You can do a full or partial work-trade for your subscription.  In exchange for working 4 hours per week for 18 weeks, we’ll give you a share. Please email for more information.

Why join a CSA?
· Fresh Produce:  Food grown locally and bought directly from the farmer is weeks fresher than what is found on grocery store shelves.  Fresh foods are full of flavor; remember the rich juiciness of your grandma’s homegrown tomatoes?
· Eat Healthier, All Natural Foods:  Organically grown produce has recently been proven to be higher in vitamins and minerals than conventionally grown produce.  Soils are healthier and are able to give plants the nutrients needed to make our homegrown produce chock full of the good stuff our bodies need.  CSA shareholders around the country are amazed at how much healthier they begin to eat once they have access to such deliciously healthy foods.

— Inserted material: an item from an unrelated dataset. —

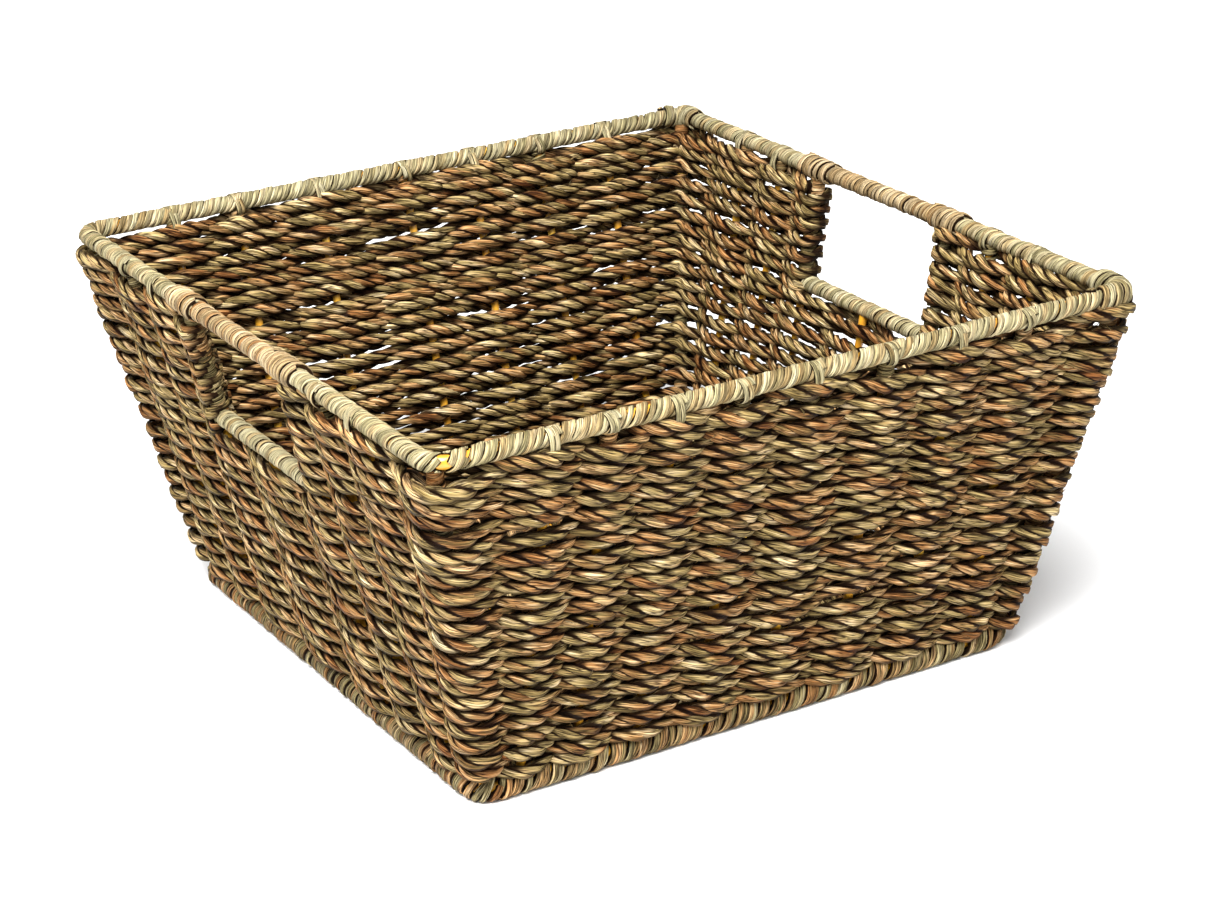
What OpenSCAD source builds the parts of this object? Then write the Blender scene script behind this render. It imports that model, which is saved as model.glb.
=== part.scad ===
/* [Rim] */
// Length of the rim wire across the basket, centre to centre
rim_x = 344; // [320:1:370]
// Length of the rim wire from front to back, centre to centre
rim_y = 372; // [348:1:400]
// Height of the rim wire's centre above the ground
rim_z = 178; // [150:1:210]
// Diameter of the rim wire
rim_wire_d = 6; // [5:0.5:7]
// Outer diameter of the strand wound on the rim wire
rim_wrap_d = 8.6; // [8:0.2:9.6]

/* [Base] */
// Length of the base wire across the basket, centre to centre
base_x = 276; // [260:1:300]
// Length of the base wire from front to back, centre to centre
base_y = 284; // [276:1:308]
// Diameter of the base wire
base_wire_d = 5; // [4.5:0.5:6]
// Outer diameter of the border wound on the base wire
base_wrap_d = 12.6; // [11:0.2:14]
// Depth of the flat that the border has worn flat against the ground
base_flat = 0.3; // [0.2:0.1:0.5]

/* [Frame] */
// Diameter of the upright wires and of the floor wires
stake_d = 4; // [3:0.5:4.5]
// Radius of the bends in the rim wire and the base wire
bend_r = 9; // [9:1:14]
// Spacing of the uprights on either side of a handle opening
side_stake_pitch = 34; // [30:0.5:35]

/* [Handles] */
// Distance between the uprights at the sides of a handle opening
handle_w = 108; // [100:1:112]
// Height of the sill under each handle opening
sill_z = 121; // [110:1:128]
// Diameter of the sill wire
sill_wire_d = 4; // [3:0.5:5]
// Outer diameter of the strand wound on the sill
sill_wrap_d = 8; // [7:0.2:8.6]
// Outer diameter of the strand wound on the rim over each handle opening
grip_wrap_d = 9.2; // [8.6:0.2:10]
// Outer diameter of the binding at each end of a grip
binding_d = 11.6; // [10:0.2:12.6]
// Length of the binding at each end of a grip
binding_l = 24; // [16:1:28]

/* [Weave] */
// Thickness of the woven walls
weave_t = 14; // [12:0.5:15]
// Thickness of the woven floor
floor_t = 10.4; // [9:0.2:11]
// Gap between the rim's winding and the top of the weave
top_gap = 3; // [2:0.5:6]
// Width of a tie that hangs the weave from the rim
tie_w = 5; // [3:0.5:7]
// Thickness of a tie
tie_t = 1.2; // [0.8:0.1:1.6]

/* [Hidden] */
$fn = 48;

amber = "goldenrod";
pale_straw = "darkkhaki";
tan_straw = "burlywood";
brown_straw = "peru";

// The base wire's height leaves the border's underside flat on the ground.
base_z = base_wrap_d / 2 - base_flat;
rise = rim_z - base_z;

// Each wall leans out from the base wire to the rim wire. Walls are numbered front, right, back, left.
FRONT = 0;
RIGHT = 1;
BACK = 2;
LEFT = 3;
function is_side(wall) = wall == RIGHT || wall == LEFT;
function low_reach(wall) = (is_side(wall) ? base_x : base_y) / 2;
function high_reach(wall) = (is_side(wall) ? rim_x : rim_y) / 2;
function lean(wall) = atan((high_reach(wall) - low_reach(wall)) / rise);
function slope(wall) = rise / cos(lean(wall));
// Half the length of the straight wires at the wall's foot and head, between the bends
function low_half(wall) = (is_side(wall) ? base_y : base_x) / 2 - bend_r;
function high_half(wall) = (is_side(wall) ? rim_y : rim_x) / 2 - bend_r;
// Half the width of the flat part of the wall, a distance w up its slope
function half_at(wall, w) = low_half(wall) + (high_half(wall) - low_half(wall)) * w / slope(wall);

// The line that the middle of the front left corner's bends follows, from foot to head
corner_foot = [-base_x / 2 + bend_r, -base_y / 2 + bend_r, base_z];
corner_head = [-rim_x / 2 + bend_r, -rim_y / 2 + bend_r, rim_z];
corner_line = corner_head - corner_foot;
corner_tilt = acos(corner_line.z / norm(corner_line));
corner_turn = atan2(corner_line.y, corner_line.x);

// Distances up a wall's slope: where the weave starts, where it ends, and the sill
foot_gap = 0.6;
function weave_foot(wall) = (base_wrap_d / 2 + foot_gap) / cos(lean(wall));
function weave_head(wall) = slope(wall) - rim_wrap_d / 2 - top_gap;
sill_w = (sill_z - base_z) / cos(lean(LEFT));
lower_head = sill_w - sill_wrap_d / 2;

// Half the clear width of a handle opening: the weave turns back just inside the uprights
edge_turn = 6;
clear_half = handle_w / 2 - edge_turn;
// Each binding is centred on an upright at the side of the opening.
grip_half = handle_w / 2 - binding_l / 2;
binding_end = handle_w / 2 + binding_l / 2;

// Longer than any cut has to reach past the solid that it trims
past = 60;

// The uprights were set by eye, so those of the front and back walls are unevenly spaced.
// These are shares of the half-length of the wall's foot, from one end to the other.
front_shares = [-0.92, -0.71, -0.47, -0.22, 0.05, 0.34, 0.62, 0.9];
// The back wall is listed from the basket's right to its left, and has one upright fewer
// than the front, so that a single rope can alternate from one round to the next.
back_shares = [-0.94, -0.63, -0.32, -0.02, 0.36, 0.7, 0.97];
side_places = [for (side = [-1, 1], i = [0 : 2]) side * (handle_w / 2 + i * side_stake_pitch)];
function stake_places(wall) =
    wall == FRONT ? front_shares * low_half(FRONT) :
    wall == BACK ? back_shares * low_half(BACK) :
    side_places;

// Moves to a wall's own frame: x along the wall, y inward through it and z up its slope.
// The origin is on the base wire's centre line.
module on_wall(wall) {
    rotate([0, 0, wall * 90])
        translate([0, -low_reach(wall), base_z])
            rotate([lean(wall), 0, 0])
                children();
}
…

· Buy Local:  Did you know that our food travels an average of 1300 miles to get to the dinner table?  By supporting a local farm through a CSA program, you will be eliminating a lot of those nasty greenhouse gases associated with the foods we typically buy at the grocery store.
· Support Farming:  Farms and farmers are disappearing at staggering rates.  Farmers can no longer compete with large-scale or corporately owned farms because the costs of their inputs are often higher than what they make on their harvests.  Farm kids are no longer encouraged to take over the family farm.  In fact, most farmers are actually discouraging their children from farming!  Its no wonder: Americans only spend 8% of their annual income on food which leads us to look for the cheapest calories possible, even if it’s from China.  By supporting a farm and farmer, you are helping to slowly turn the tide and bring farming back into the spotlight it deserves.  No Farms, No Food
· Know Your Food:  Ever get that feeling that what you are eating just doesn’t satisfy you, even though it might fill your belly?  When we know where our food comes from or have a story to go with our meals, we’re bound to enjoy it even more.  It’s fun to be connected to what nourishes us and keeps us healthy.
· Get (Re) Acquainted With A Farm:  Aside from the apple orchards we Wisconsinites enjoy visiting every fall, admit it, you don’t know much about the reality of farming today.  CSAs provide a unique opportunity for the local community to learn more about farming and food production.  Weekly on-farm pick-ups and on-farm events bring farmer and consumer together to chat about life on and off the farm.  Never knew how broccoli grew?  If you’re interested, you can learn not only how it grows, but also how it’s planted, cared for, and even harvested.  Want to see what a potato beetle can do to a potato leaf?  You can when you support your local farmer!!